Evaluation a this integral If $f$ ia a continuously differentiable function on the unit circle and
$$
g(x)=\frac{1}{2\pi}\int_{-\pi}^{\pi}\frac{f(x+t)-f(x-t)}{2\tan\frac{1}{2}t}dt
$$
evaluate
$$
\frac{1}{2\pi}\int_{-\pi}^{\pi}\frac{g(x+t)-g(x-t)}{2\tan\frac{1}{2}t}dt
$$
 A: Let's call the original transform $f \mapsto g$ by $g = \widetilde{f}$.

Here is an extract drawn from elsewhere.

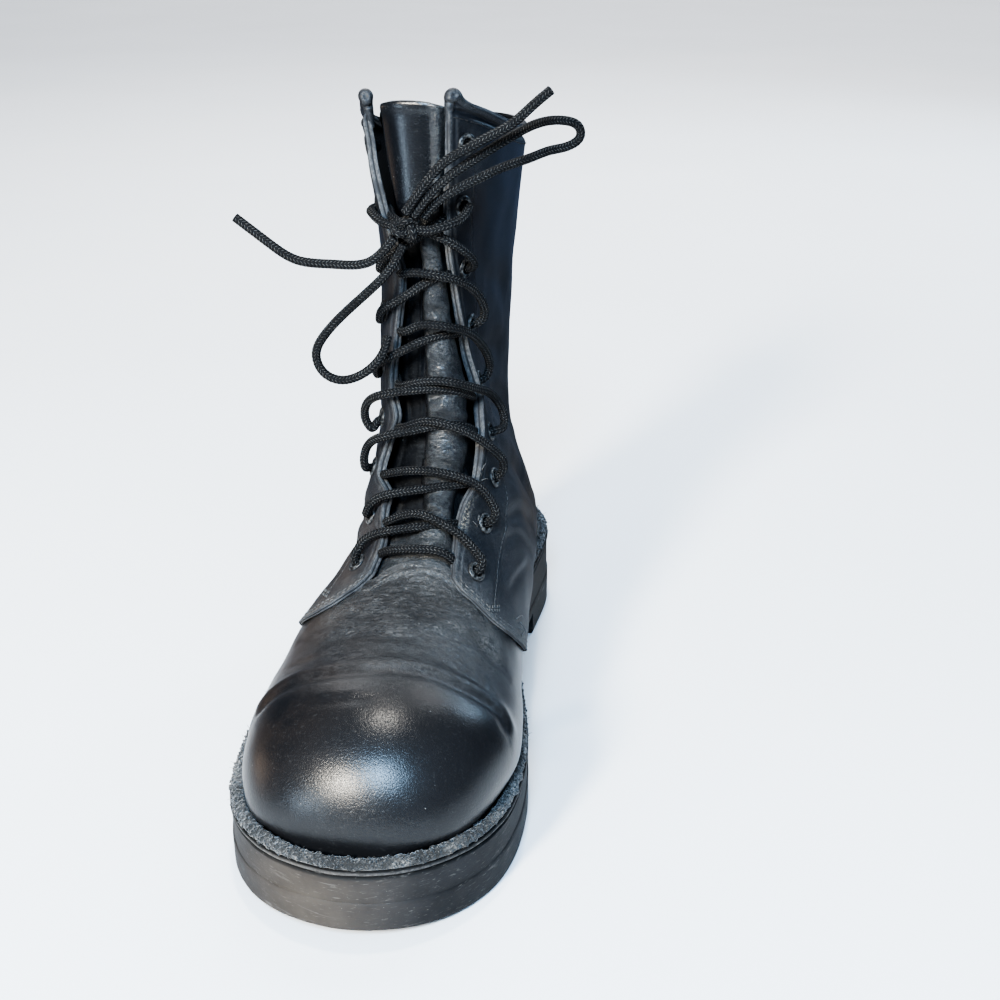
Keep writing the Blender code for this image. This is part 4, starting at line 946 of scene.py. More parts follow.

The point is that $f \mapsto \widetilde{f}$ acts diagonally in the Fourier basis for $C^1[-\pi, \pi]$; you can see this any one of a number of fancier ways but I'll stick to showing it computationally:
$$\widetilde{e^{i n (\cdot)}}(x) = \frac{1}{2 \pi} \int_{- \pi}^{\pi} \frac{e^{i n (x + t)} - e^{i n (x - t)}}{2 \tan \frac{t}{2}} dt = i e^{i n x} \left( \frac{1}{2 \pi} \int_{- \pi}^{\pi} \frac{\sin n t}{2 \tan \frac{t}{2}} dt \right)
$$
From here we can show that the parenthetical quantity on the far right side is equal to 1 for all $n \neq 0$, and 0 for $n = 0$. To show this directly is an exercise in complex analysis; simply expand the $\sin, \tan$'s into exponential form and then perform the substitution $z = e^{i t}$, integrating counterclockwise around the unit circle, picking up a residue at $z = 0$.
Now it should be clear that $\tilde{f} = i f$ when the zeroth fourier coefficient is zero, i.e. when $\int_{- \pi}^{\pi} f(x) dx = 0$. As $f \mapsto \tilde{f}$ acts as the zero operator on the subspace of constant functions, we now have
$$
\tilde{f}(x) = i \left(f(x) - \int_{-\pi}^{\pi} f(y) dy \right)
$$
A second application of $\mapsto$ gives $- \left(f(x) - \int_{-\pi}^{\pi} f(y) dy \right)$.